Porous polyhedral carbon matrix for high‑performance Li/Na/K‑ion battery anodes
Vinoth Ganesan,Young‑Han Lee,Heechul Jung,Cheol‑Min Park 한국탄소학회 2023 Carbon Letters Vol.33 No.7
A carbon matrix for high-capacity Li/Na/K-alloy-based anode materials is required because it can effectively accommodate the variation in the volume of Li/Na/K-alloy-based anode materials during cycling.

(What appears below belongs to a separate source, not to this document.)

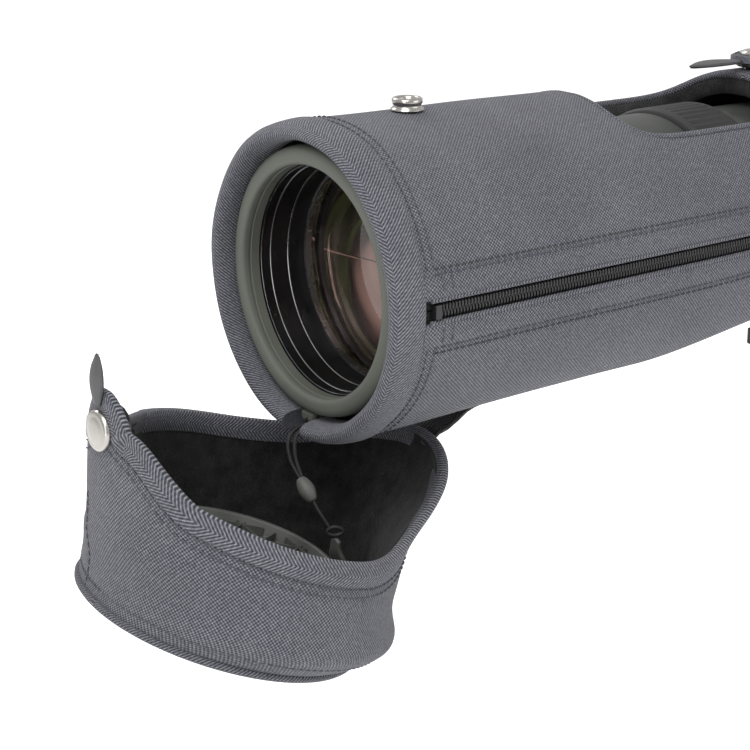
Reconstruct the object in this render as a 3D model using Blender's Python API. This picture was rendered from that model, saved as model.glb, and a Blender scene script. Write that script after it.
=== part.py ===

Herein, a nanostructured porous polyhedral carbon (PPC) was synthesized via a simple two-step method consisting of carbonization and selective acid etching, and their electrochemical Li/Na/K-ion storage performance was investigated. The highly uniform PPC, with an average particle size of 800 nm, possesses a porous structure and large specific surface area of 258.82 cm2 g– 1. As anodes for Li/Na/K-ion batteries (LIBs/NIBs/KIBs), the PPC matrix exhibited large initial reversible capacity, fast rate capability (LIB: ~ 320 mAh g– 1 at 3C; NIB: ~ 140 mAh g– 1 at 2C; KIB: ~ 110 mAh g– 1 at 2C), better cyclic performance (LIB: ~ 550 mAh g– 1; NIB: ~ 210 mAh g– 1; KIB: ~ 190 mAh g– 1 at 0.2C over 100 cycles), high ionic diffusivity, and excellent structural robustness upon cycling, which demonstrates that the PPC matrix can be highly used as a carbon matrix for high-capacity alloy-based anode materials for LIBs/NIBs/KIBs.